Butterwegge: Man kann von einem historischen Versagen der Gewerkschaften sprechen, weil sie sich damals in den rot-grünen Reformprozess haben einbinden lassen. So wurde nicht erkannt, dass ein noch breiterer Niedriglohnsektor das Ziel der Hartz-Reform war. Peter Hartz war schließlich nicht bloß Arbeitsdirektor bei VW, sondern auch ein prominentes Mitglied der IG Metall. Das hat viele Arbeitnehmer, Betriebsräte und Gewerkschafter zu Unrecht beruhigt.

Ist Hartz IV denn überhaupt reformierbar?

Butterwegge: Ich halte das eigentlich für unmöglich. Es müsste eine Rückabwicklung geben und eine den Lebensstandard von Langzeitarbeitslosen sichernde Lohnersatzleistung wie die Arbeitslosenhilfe. Das ist politisch nicht machbar. Zumindest müsste der Regelsatz 100 Euro höher sein. Dazu sollte es eine Energiekostenpauschale geben, weil die Energiekosten viel zu niedrig angesetzt sind. Und man muss an die Sanktionen ran, insbesondere an die für junge Menschen unter 25 Jahre. Für unter 25-Jährige werden derzeit bei der zweiten Pflichtverletzung nicht nur Geldleistungen gestrichen, sondern auch die Zahlungen von Heiz- und Mietkosten. Über die Sanktionen produziert der Staat Obdachlosigkeit bei jungen Menschen. Das ist völlig verrückt und bedarf der Reform.

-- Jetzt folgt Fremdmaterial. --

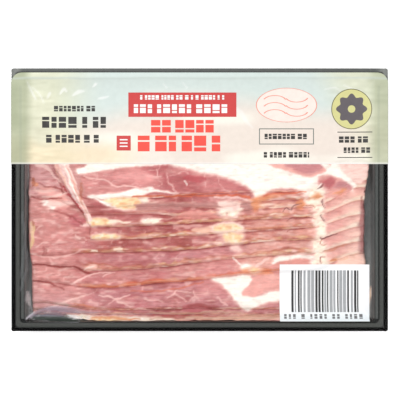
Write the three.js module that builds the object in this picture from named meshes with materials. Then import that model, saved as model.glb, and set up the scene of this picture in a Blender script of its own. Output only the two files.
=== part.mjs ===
// A sealed pack of streaky bacon, lying on its back: a shallow black tray, shingled rashers in it,
// a clear lid film over them, a printed band across the film's back half and a barcode label at its
// front right. Millimetres, +X along the rashers, +Y to the printed band, +Z up. The origin is at
// the centre of the face that the tray rests on.
import * as THREE from "three";

// The tray: a thin formed sheet with a sealing flange round a drafted pan
const PACK_LENGTH = 240;
const PACK_WIDTH = 167.6;
const FLANGE_TOP = 12;
const FLOOR_TOP = 0.8;
const CORNER_STEPS = 5;

// The tray's two skins, each loop an inset from the pack's ends, one from its sides, a height and
// a corner radius
const TRAY_LOWER = [
  { ends: 10.2, sides: 7.3, height: 0, radius: 4 },
  { ends: 9.2, sides: 6.2, height: 1.1, radius: 4 },
  { ends: 7.5, sides: 5.2, height: 10.2, radius: 3 },
  { ends: 7, sides: 4.8, height: 10.6, radius: 3 },
  { ends: 0, sides: 0, height: 10.9, radius: 1.4 },
];
const TRAY_UPPER = [
  { ends: 0, sides: 0, height: 11.4, radius: 1.4 },
  { ends: 0.5, sides: 0.5, height: FLANGE_TOP, radius: 1.4 },
  { ends: 2.2, sides: 2.2, height: FLANGE_TOP, radius: 1.6 },
  { ends: 2.9, sides: 2.9, height: 11.6, radius: 1.8 },
  { ends: 3.6, sides: 3.6, height: FLANGE_TOP, radius: 2 },
  { ends: 5.2, sides: 5.2, height: FLANGE_TOP, radius: 2.6 },
  { ends: 5.7, sides: 5.6, height: 11.3, radius: 3 },
  { ends: 8.2, sides: 6, height: 11.2, radius: 3 },
  { ends: 10, sides: 7, height: 1.2, radius: 4 },
  { ends: 10.6, sides: 7.4, height: FLOOR_TOP, radius: 4 },
];
const MOUTH = { ends: 8.6, sides: 6.3 };

// The rashers: slices laid one on another from the front of the tray to the back
const RASHER_THICKNESS = 1.5;
const EDGE_THICKNESS = 0.8;
const EDGE_RUN = 1.2;
const LAYER_GAP = 0.3;

// Each rasher's front edge: its level, its rise along the pack, its further rise at the left and
// right ends, and a swell of its own with the place of that. A slanted rasher is cut short at the
// left. The row that the back edge follows comes last.
const RASHERS = [
  { level: -76.2, rise: 0, left: 3.2, right: 1, swell: 0.3, at: 20, back: "edge_6" },
  { level: -73.6, rise: 0, left: 3.4, right: 1.5, swell: 0.2, at: -30, back: "edge_7" },
  { level: -70.8, rise: 0.4, left: 4.4, right: 3, swell: 0.4, at: 0, back: "edge_8" },
  { level: -56.8, rise: 15, left: 4.4, right: 7.5, swell: 0.8, at: 30, back: "edge_10" },
  { level: -44.8, rise: 10.4, left: 3.2, right: 7.5, swell: -0.9, at: -62, back: "edge_11" },
  { level: -33.9, rise: 8, left: -1.6, right: 8.5, swell: -1, at: -5, back: "back_1" },
  { level: -25.6, rise: 7.6, left: 0, right: 8.7, swell: -0.6, at: 28, back: "back_2" },
  { level: -17.4, rise: 6.2, left: 2, right: 10.6, swell: -0.5, at: 45, back: "back_3" },
  { level: -9.6, rise: 4.8, left: 10.8, right: 12.6, swell: -3.4, at: 2, back: "back_3" },
  { level: -4.8, rise: 5.2, left: 8.6, right: 12, swell: -3.2, at: 12, back: "back_4" },
  { level: 0.6, rise: 5, left: 5.6, right: 11.8, swell: 0.6, at: 8, back: "back_5" },
];
const SLANTED = [7, 8, 10, 11];
const RISE_SPAN = [-60, 75];
const LEFT_SPAN = [-100, -66];
const RIGHT_SPAN = [70, 104];
const SWELL_REACH = 24;

// Rows behind the last front edge, where back edges and the print's front edge lie
const BACK_ROWS = [
  { level: 12.4, right: 7.8 },
  { level: 22.8, right: 0 },
  { level: 34, right: 0 },
  { level: 44, right: 0 },
  { level: 54.5, right: 0 },
  { level: 65, right: 0 },
];
const PRINT_ROW = "back_2";

// The columns that all rashers share, from the left ends to the right ones. One follows the slant
// at which some are cut, and the last bow with the rashers' right ends.
const COLUMNS = [-109, -97, -80, -62, -40, -16, 10, 32, 50, 66, 80, 92, 102.7];
const SLANTED_COLUMN = -80;
const SLANT = { foot: -76.8, slope: -0.571, leftmost: -92, rightmost: -67 };
const BOW = { from: 70, middle: -22, curve: 0.002, most: 4 };

// The lid film and the print on it
const FILM_THICKNESS = 0.3;
const FILM_BACK = 81.1;
const FILM_CORNER = 7;
const FRONT_SAG = 7;
const BACK_SAG = 3;
const SAG_REACH = 6;
const SAG_SPAN = [-30, 30];
const PRINT_THICKNESS = 0.3;
const BARCODE = { left: 51.2, right: 108.4, front: -77.4, back: -41.3, across: 9, deep: 6 };

const BLACK_PLASTIC = { color: 0x2b2c2d, roughness: 0.35 };
const LEAN_MEAT = { color: 0xc9777a, roughness: 0.3 };
const CLEAR_FILM = { color: 0xffffff, roughness: 0.08, transparent: true, opacity: 0.25 };
const CREAM_INK = { color: 0xe9ebd9, roughness: 0.35 };
const WHITE_INK = { color: 0xfbfbfd, roughness: 0.4 };

const HALF_LENGTH = PACK_LENGTH / 2;
const HALF_WIDTH = PACK_WIDTH / 2;
const { clamp, lerp, smoothstep } = THREE.MathUtils;

// A closed body from points and triangles, with flat faces
function bodyOf(points, triangles) {
  const shared = new THREE.BufferGeometry();
  shared.setFromPoints(points);
  shared.setIndex(triangles);
  const faceted = shared.toNonIndexed();
  faceted.computeVertexNormals();
  return faceted;
}

function meshOf(name, geometry, look) {
  const mesh = new THREE.Mesh(geometry, new THREE.MeshStandardMaterial(look));
  mesh.name = name;
  return mesh;
}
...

In seinem gerade erschienen Buch „Hartz IV und die Folgen. Auf dem Weg in eine andere Republik?“ (290 Seiten; 16,95 Euro bei Beltz Juventa) zieht Christoph Butterwegge eine umfangreiche und ernüchternde Bilanz der Hartz-IV-Reform. Interessant insbesondere sein Exkurs in die Geschichte: Bereits 1928 forderte ein wirtschaftsliberaler Reichstagsabgeordneter die Zusammenlegung von Arbeitslosengeld und Sozialhilfe. Sein Name: Hartz. Allerdings Gustav mit Vornamen.